Objective
Every line below is to be quoted exactly, with nothing added or dropped.

Recorded data
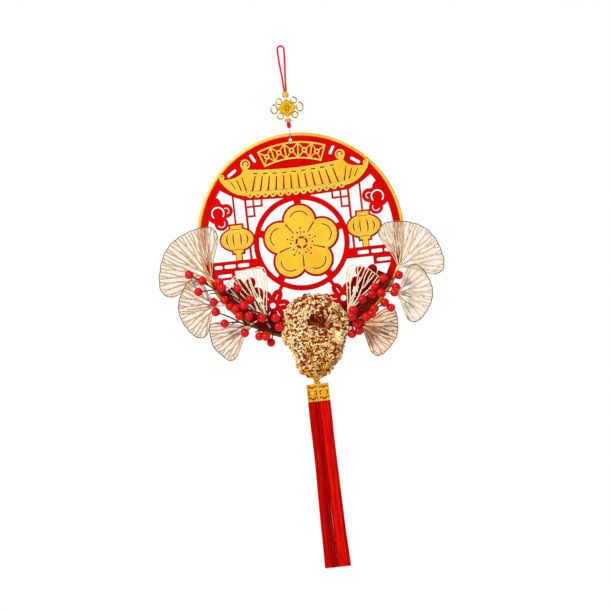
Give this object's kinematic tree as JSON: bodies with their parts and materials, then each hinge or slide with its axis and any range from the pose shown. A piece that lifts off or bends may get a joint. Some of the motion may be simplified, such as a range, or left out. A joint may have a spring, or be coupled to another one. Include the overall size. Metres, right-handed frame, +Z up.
{
  "type": "tassel hanging",
  "caption": "Round red and gold fretwork wall hanging on a cord loop, with gold ginkgo leaves, red berries, a gold flower head and a long red double tassel",
  "frame": {"origin": "the inside top of the hanging loop, where the nail or hook bears; the hanging is below it", "axes": "+Z up the hanging, -Y out of its decorated front, +X to the right seen from the front"},
  "size_m": [0.3433, 0.0511, 0.6338],
  "materials": {
    "red_cord": "braided polyester cord and thread, matte",
    "bead_gold": "gold-plated bead, polished",
    "charm_gold": "gold-plated moulding, polished",
    "brass_wire": "thin bright wire",
    "hoop_gold": "pale gold hoop, satin",
    "panel_red": "red fretwork board, matte",
    "overlay_gold": "golden yellow board, satin",
    "leaf_gold": "champagne-gold filigree, metallic",
    "berry_red": "glossy red berries on wrapped stems",
    "flower_gold": "gold tinsel florets, sparkling",
    "tassel_red": "silky red thread"
  },
  "bodies": {
    "root": {"hang_cord": "red_cord", "bead_top": "bead_gold", "knot_charm": "charm_gold", "knot_plaque": "charm_gold", "bead_low": "bead_gold", "thread_wrap": "red_cord", "link_wire": "brass_wire", "hoop": "hoop_gold", "panel": "panel_red", "roof": "overlay_gold", "crest": "overlay_gold", "blossom": "overlay_gold", "lantern_left": "overlay_gold", "lantern_right": "overlay_gold", "leaf_left_top": "leaf_gold", "leaf_left_middle": "leaf_gold", "leaf_left_low": "leaf_gold", "leaf_left_inner": "leaf_gold", "leaf_right_top": "leaf_gold", "leaf_right_middle": "leaf_gold", "leaf_right_low": "leaf_gold", "leaf_right_inner": "leaf_gold", "spray_left_high": "berry_red", "spray_left_middle": "berry_red", "spray_left_low": "berry_red", "spray_right_high": "berry_red", "spray_right_middle": "berry_red", "spray_right_low": "berry_red", "gold_flower": "flower_gold", "bead_tassel": "bead_gold", "cap_left": "charm_gold", "cap_right": "charm_gold", "tassel_left": "tassel_red", "tassel_right": "tassel_red"}
  },
  "joints": []
}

Correct result
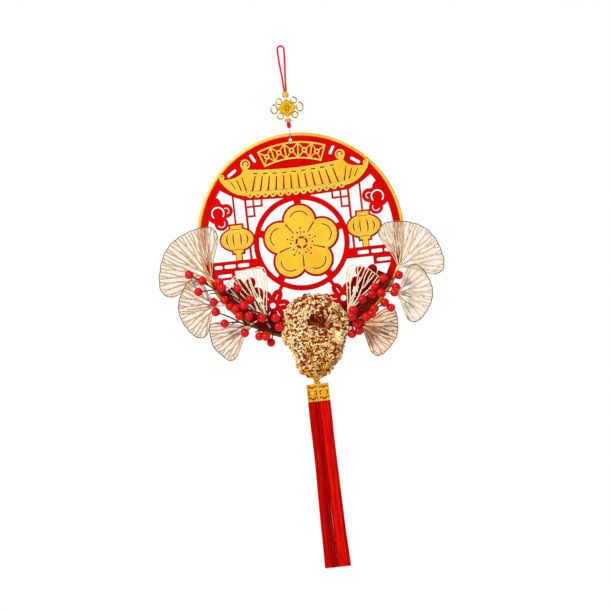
Give this object's kinematic tree as JSON: bodies with their parts and materials, then each hinge or slide with its axis and any range from the pose shown. A piece that lifts off or bends may get a joint. Some of the motion may be simplified, such as a range, or left out. A joint may have a spring, or be coupled to another one. Include the overall size. Metres, right-handed frame, +Z up.
{
  "type": "tassel hanging",
  "caption": "Round red and gold fretwork wall hanging on a cord loop, with gold ginkgo leaves, red berries, a gold flower head and a long red double tassel",
  "frame": {"origin": "the inside top of the hanging loop, where the nail or hook bears; the hanging is below it", "axes": "+Z up the hanging, -Y out of its decorated front, +X to the right seen from the front"},
  "size_m": [0.3433, 0.0511, 0.6338],
  "materials": {
    "red_cord": "braided polyester cord and thread, matte",
    "bead_gold": "gold-plated bead, polished",
    "charm_gold": "gold-plated moulding, polished",
    "brass_wire": "thin bright wire",
    "hoop_gold": "pale gold hoop, satin",
    "panel_red": "red fretwork board, matte",
    "overlay_gold": "golden yellow board, satin",
    "leaf_gold": "champagne-gold filigree, metallic",
    "berry_red": "glossy red berries on wrapped stems",
    "flower_gold": "gold tinsel florets, sparkling",
    "tassel_red": "silky red thread"
  },
  "bodies": {
    "root": {"hang_cord": "red_cord", "bead_top": "bead_gold", "knot_charm": "charm_gold", "knot_plaque": "charm_gold", "bead_low": "bead_gold", "thread_wrap": "red_cord", "link_wire": "brass_wire", "hoop": "hoop_gold", "panel": "panel_red", "roof": "overlay_gold", "crest": "overlay_gold", "blossom": "overlay_gold", "lantern_left": "overlay_gold", "lantern_right": "overlay_gold", "leaf_left_top": "leaf_gold", "leaf_left_middle": "leaf_gold", "leaf_left_low": "leaf_gold", "leaf_left_inner": "leaf_gold", "leaf_right_top": "leaf_gold", "leaf_right_middle": "leaf_gold", "leaf_right_low": "leaf_gold", "leaf_right_inner": "leaf_gold", "spray_left_high": "berry_red", "spray_left_middle": "berry_red", "spray_left_low": "berry_red", "spray_right_high": "berry_red", "spray_right_middle": "berry_red", "spray_right_low": "berry_red", "gold_flower": "flower_gold", "bead_tassel": "bead_gold", "cap_left": "charm_gold", "cap_right": "charm_gold", "tassel_left": "tassel_red", "tassel_right": "tassel_red"}
  },
  "joints": []
}